──────── Dataset excerpt ────────
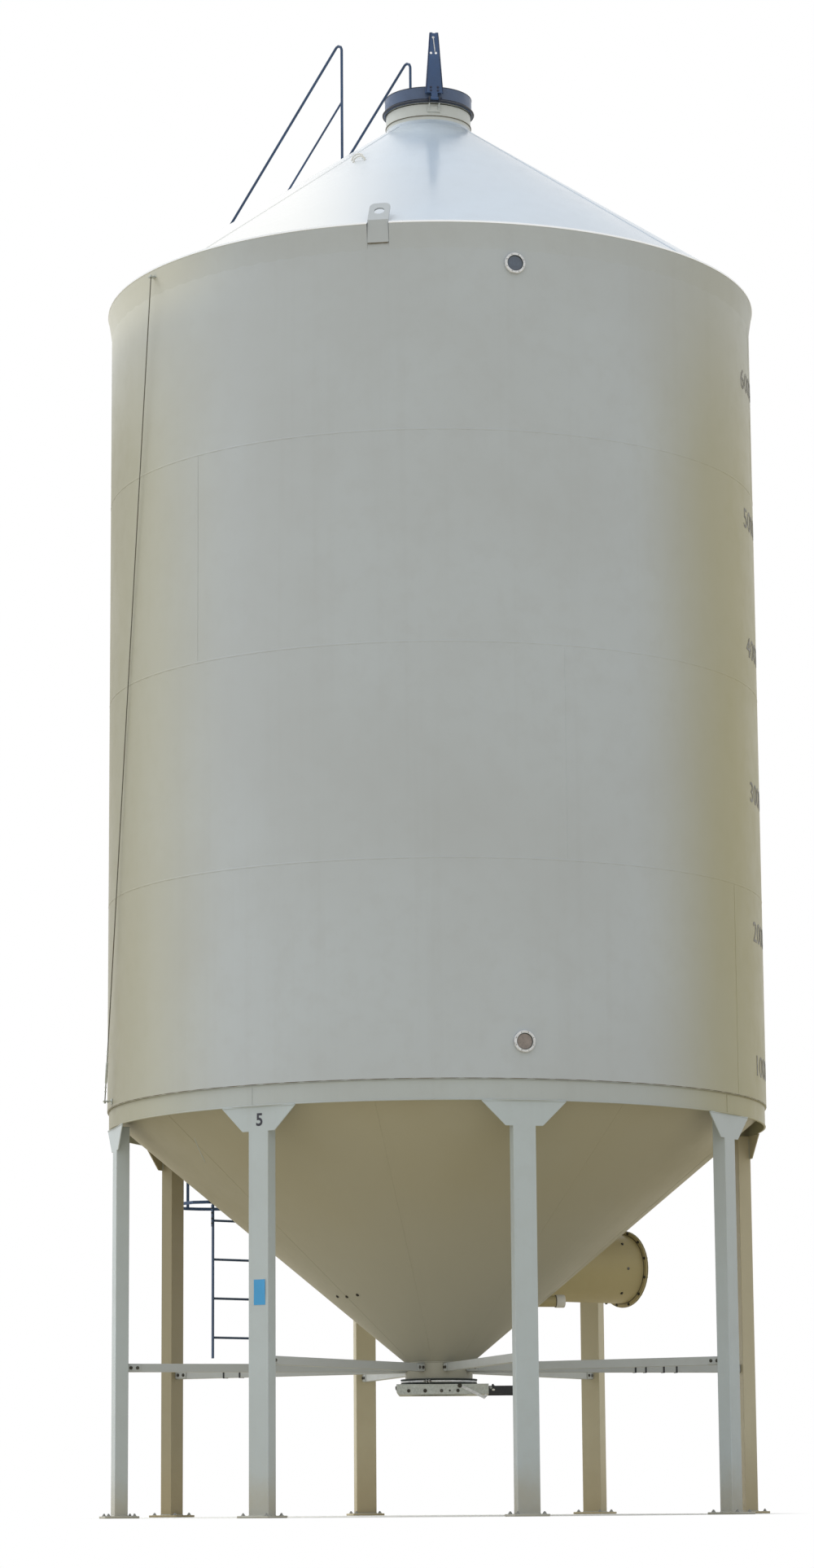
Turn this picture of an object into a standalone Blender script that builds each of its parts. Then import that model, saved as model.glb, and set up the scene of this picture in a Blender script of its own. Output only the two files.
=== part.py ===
"""Smooth-wall hopper-bottom bin on eight legs, built as separate closed bodies.

Metres, +Z up, front towards -Y, ground at Z = 0.  Angles are azimuths in degrees from the
front (-Y) towards +X, so a point at radius r and azimuth a is (r sin a, -r cos a) from the
bin's axis.  Each piece is modelled in a local frame (x along the wall, -y outwards, z up) and
turned about that axis to its azimuth.  The whole bin then moves back by AXIS_Y, which puts the
origin under the middle of its overall box, ladder cage included.
"""
import math

import bmesh
import bpy
from mathutils import Matrix, Vector

# Fits
GAP = 0.0003                    # clearance between two pieces that touch
RUN_GAP = 0.0006                # clearance of a sliding or turning fit
AXIS_Y = -0.1528                # where the bin's axis stands

# Shell
BODY_R = 2.4384                 # outside radius of the wall
SHELL_T = 0.005                 # sheet thickness
WALL_BASE = 2.946               # bottom edge of the first course
COURSE_H = 1.524                # height of one course of sheet
COURSES = 4
BODY_SEGMENTS = 96
WALL_TOP = WALL_BASE + COURSES * COURSE_H

RING_R = BODY_R - 0.0129        # outside radius of the band under the wall
RING_T = 0.009
RING_BASE = WALL_BASE - 0.150
RING_SEAT_T = 0.006             # ledge that carries the wall

ROOF_SLOPE = 35.0
ROOF_TAN = math.tan(math.radians(ROOF_SLOPE))
ROOF_LIP = 0.024                # how far the roof runs past the wall
ROOF_RISE_Z = WALL_TOP + GAP    # underside of the roof sheet over the wall
ROOF_SHEET_H = SHELL_T / math.cos(math.radians(ROOF_SLOPE))

HOPPER_APEX_Z = 0.900           # where the hopper's outer face would come to a point
HOPPER_RIM_R = RING_R - RING_T - GAP
HOPPER_RIM_Z = WALL_BASE - 0.040554
HOPPER_TAN = (HOPPER_RIM_Z - HOPPER_APEX_Z) / HOPPER_RIM_R

# Fill collar and lid
COLLAR_R = 0.3275
COLLAR_T = 0.005
COLLAR_FOOT = ROOF_RISE_Z + ROOF_SHEET_H + (BODY_R - COLLAR_R) * ROOF_TAN
COLLAR_TOP = COLLAR_FOOT + 0.1735
COLLAR_BEAD_Z = COLLAR_TOP - 0.115
LID_TOP = COLLAR_TOP + 0.110
LID_BASE = COLLAR_TOP - 0.017
LID_SKIRT_R = COLLAR_R + 0.0085
LID_RIM_R = LID_SKIRT_R + 0.012
LID_T = 0.003
ROUND_SEGMENTS = 64

HINGE_AZ = 7.2
HINGE_R = LID_RIM_R + 0.030     # distance of the lid's hinge from the bin's axis
HINGE_Z = COLLAR_TOP
PIN_R = 0.006
BARREL_R = 0.012
LEVER_BASE_W = 0.138
LEVER_TOP_W = 0.067
LEVER_TOP_Z = HINGE_Z + 0.530
LEVER_BASE_Z = HINGE_Z + 0.045
LEVER_DEPTH = 0.030
LEVER_T = 0.005
LEVER_HOLE_R = 0.008
LEVER_SLOT_H = 0.005            # shallow notch in the lever's upper end

# Outlet
BOOT_R = 0.2470
BOOT_T = 0.005
BOOT_BASE = 0.985
BOOT_TOP = 1.104
GASKET_R = BOOT_R + 0.029
GASKET_BASE = 0.944
GATE_LEFT = -0.311
GATE_RIGHT = 0.360
GATE_HALF_W = 0.270
GATE_BASE = 0.869
GATE_CHAMFER = 0.025            # bevel under the frame's closed end
GATE_WALL = 0.022
GATE_HOLE_R = 0.212
SLIDE_T = 0.008
SLIDE_Z = 0.912
SLIDE_LEFT = -0.262
SLIDE_RIGHT = 0.400
PULL_H = 0.030                  # lip that the slide is pulled by
PULL_HALF_W = 0.100
PULL_T = 0.012
RAIL_END = 0.690                # far end of the rails that carry the open slide
RAIL_BASE = 0.871
RAIL_TOP = 0.929
RAIL_WEB_T = 0.006
RAIL_FLANGE_W = 0.030
LATCH_W = 0.020
LATCH_T = 0.005
LATCH_TOP = (0.153, 0.932)
LATCH_LOW = (0.325, 0.846)
LATCH_TIP = (0.344, 0.864)

# Legs and struts
LEG_COUNT = 8
LEG_FIRST_AZ = 14.1
LEG_FACE_R = BODY_R - 0.0224    # flat outer face of every leg
LEG_W = 0.160
LEG_DEPTH = 0.096
FOOT_SIDE = 0.250
FOOT_T = 0.016
GUSSET_TOP_W = 0.600
GUSSET_BASE_W = 0.265
GUSSET_H = 0.172
GUSSET_LEDGE = 0.006
GUSSET_T = 0.009
STRUT_Z = 1.065
STRUT_H = 0.060
STRUT_W = 0.050

# Aeration duct
DUCT_AZ = 126.5
DUCT_Z = HOPPER_APEX_Z + 0.46673 * (HOPPER_RIM_Z - HOPPER_APEX_Z)
DUCT_R = 0.260
DUCT_T = 0.006
DUCT_REACH = 0.6343             # from the hopper's face to the open end, along the middle
DUCT_END = (DUCT_Z - HOPPER_APEX_Z) / HOPPER_TAN + DUCT_REACH
DUCT_FLANGE_R = DUCT_R + 0.030
COVER_T = 0.010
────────
- **What is expected**: Write out the whole listing again. Match it word for word.

- **Result below**:
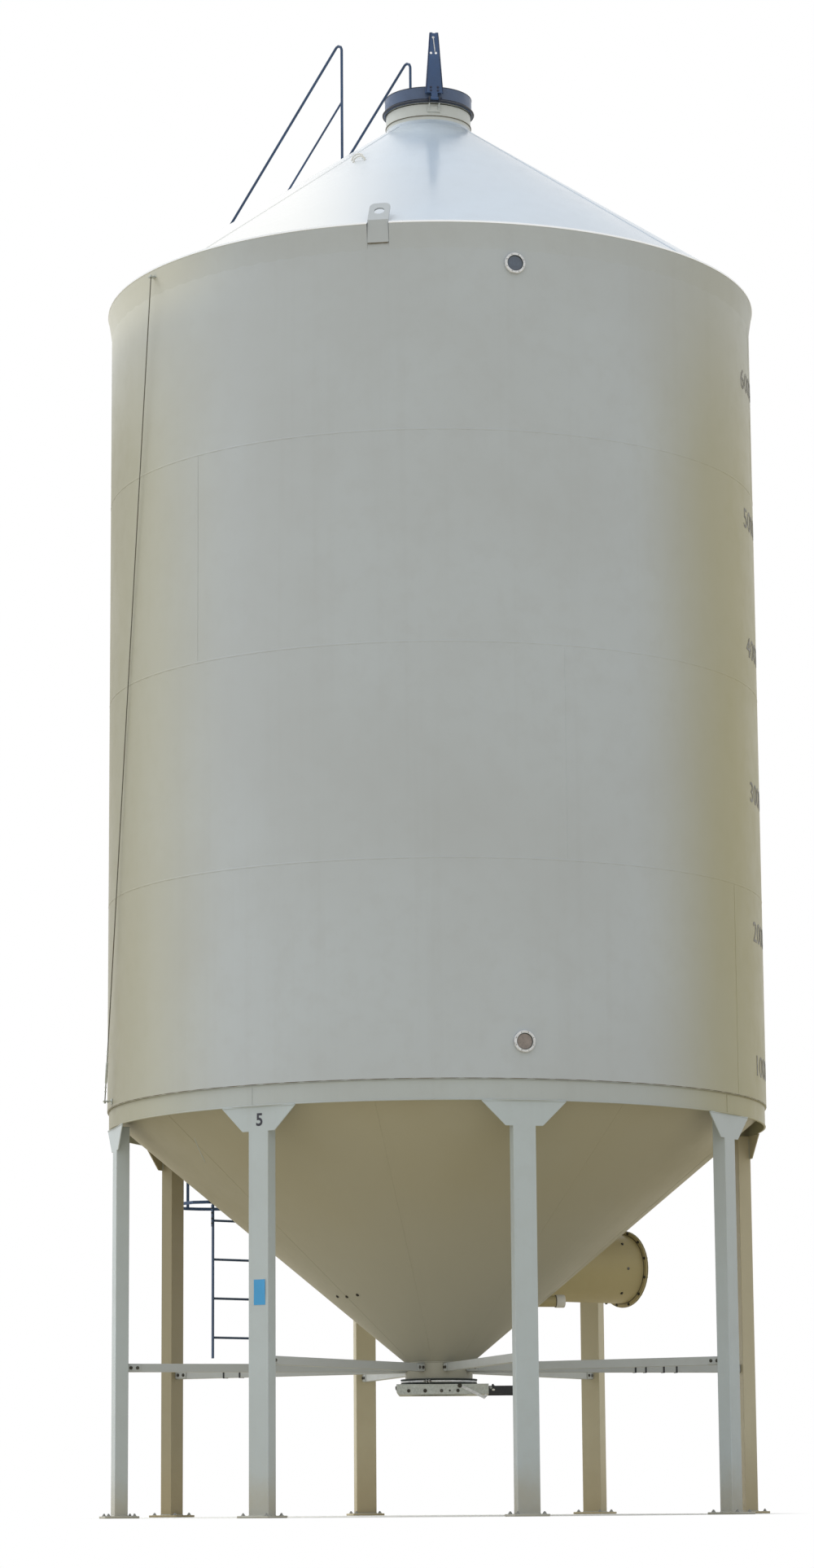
Turn this picture of an object into a standalone Blender script that builds each of its parts. Then import that model, saved as model.glb, and set up the scene of this picture in a Blender script of its own. Output only the two files.
=== part.py ===
"""Smooth-wall hopper-bottom bin on eight legs, built as separate closed bodies.

Metres, +Z up, front towards -Y, ground at Z = 0.  Angles are azimuths in degrees from the
front (-Y) towards +X, so a point at radius r and azimuth a is (r sin a, -r cos a) from the
bin's axis.  Each piece is modelled in a local frame (x along the wall, -y outwards, z up) and
turned about that axis to its azimuth.  The whole bin then moves back by AXIS_Y, which puts the
origin under the middle of its overall box, ladder cage included.
"""
import math

import bmesh
import bpy
from mathutils import Matrix, Vector

# Fits
GAP = 0.0003                    # clearance between two pieces that touch
RUN_GAP = 0.0006                # clearance of a sliding or turning fit
AXIS_Y = -0.1528                # where the bin's axis stands

# Shell
BODY_R = 2.4384                 # outside radius of the wall
SHELL_T = 0.005                 # sheet thickness
WALL_BASE = 2.946               # bottom edge of the first course
COURSE_H = 1.524                # height of one course of sheet
COURSES = 4
BODY_SEGMENTS = 96
WALL_TOP = WALL_BASE + COURSES * COURSE_H

RING_R = BODY_R - 0.0129        # outside radius of the band under the wall
RING_T = 0.009
RING_BASE = WALL_BASE - 0.150
RING_SEAT_T = 0.006             # ledge that carries the wall

ROOF_SLOPE = 35.0
ROOF_TAN = math.tan(math.radians(ROOF_SLOPE))
ROOF_LIP = 0.024                # how far the roof runs past the wall
ROOF_RISE_Z = WALL_TOP + GAP    # underside of the roof sheet over the wall
ROOF_SHEET_H = SHELL_T / math.cos(math.radians(ROOF_SLOPE))

HOPPER_APEX_Z = 0.900           # where the hopper's outer face would come to a point
HOPPER_RIM_R = RING_R - RING_T - GAP
HOPPER_RIM_Z = WALL_BASE - 0.040554
HOPPER_TAN = (HOPPER_RIM_Z - HOPPER_APEX_Z) / HOPPER_RIM_R

# Fill collar and lid
COLLAR_R = 0.3275
COLLAR_T = 0.005
COLLAR_FOOT = ROOF_RISE_Z + ROOF_SHEET_H + (BODY_R - COLLAR_R) * ROOF_TAN
COLLAR_TOP = COLLAR_FOOT + 0.1735
COLLAR_BEAD_Z = COLLAR_TOP - 0.115
LID_TOP = COLLAR_TOP + 0.110
LID_BASE = COLLAR_TOP - 0.017
LID_SKIRT_R = COLLAR_R + 0.0085
LID_RIM_R = LID_SKIRT_R + 0.012
LID_T = 0.003
ROUND_SEGMENTS = 64

HINGE_AZ = 7.2
HINGE_R = LID_RIM_R + 0.030     # distance of the lid's hinge from the bin's axis
HINGE_Z = COLLAR_TOP
PIN_R = 0.006
BARREL_R = 0.012
LEVER_BASE_W = 0.138
LEVER_TOP_W = 0.067
LEVER_TOP_Z = HINGE_Z + 0.530
LEVER_BASE_Z = HINGE_Z + 0.045
LEVER_DEPTH = 0.030
LEVER_T = 0.005
LEVER_HOLE_R = 0.008
LEVER_SLOT_H = 0.005            # shallow notch in the lever's upper end

# Outlet
BOOT_R = 0.2470
BOOT_T = 0.005
BOOT_BASE = 0.985
BOOT_TOP = 1.104
GASKET_R = BOOT_R + 0.029
GASKET_BASE = 0.944
GATE_LEFT = -0.311
GATE_RIGHT = 0.360
GATE_HALF_W = 0.270
GATE_BASE = 0.869
GATE_CHAMFER = 0.025            # bevel under the frame's closed end
GATE_WALL = 0.022
GATE_HOLE_R = 0.212
SLIDE_T = 0.008
SLIDE_Z = 0.912
SLIDE_LEFT = -0.262
SLIDE_RIGHT = 0.400
PULL_H = 0.030                  # lip that the slide is pulled by
PULL_HALF_W = 0.100
PULL_T = 0.012
RAIL_END = 0.690                # far end of the rails that carry the open slide
RAIL_BASE = 0.871
RAIL_TOP = 0.929
RAIL_WEB_T = 0.006
RAIL_FLANGE_W = 0.030
LATCH_W = 0.020
LATCH_T = 0.005
LATCH_TOP = (0.153, 0.932)
LATCH_LOW = (0.325, 0.846)
LATCH_TIP = (0.344, 0.864)

# Legs and struts
LEG_COUNT = 8
LEG_FIRST_AZ = 14.1
LEG_FACE_R = BODY_R - 0.0224    # flat outer face of every leg
LEG_W = 0.160
LEG_DEPTH = 0.096
FOOT_SIDE = 0.250
FOOT_T = 0.016
GUSSET_TOP_W = 0.600
GUSSET_BASE_W = 0.265
GUSSET_H = 0.172
GUSSET_LEDGE = 0.006
GUSSET_T = 0.009
STRUT_Z = 1.065
STRUT_H = 0.060
STRUT_W = 0.050

# Aeration duct
DUCT_AZ = 126.5
DUCT_Z = HOPPER_APEX_Z + 0.46673 * (HOPPER_RIM_Z - HOPPER_APEX_Z)
DUCT_R = 0.260
DUCT_T = 0.006
DUCT_REACH = 0.6343             # from the hopper's face to the open end, along the middle
DUCT_END = (DUCT_Z - HOPPER_APEX_Z) / HOPPER_TAN + DUCT_REACH
DUCT_FLANGE_R = DUCT_R + 0.030
COVER_T = 0.010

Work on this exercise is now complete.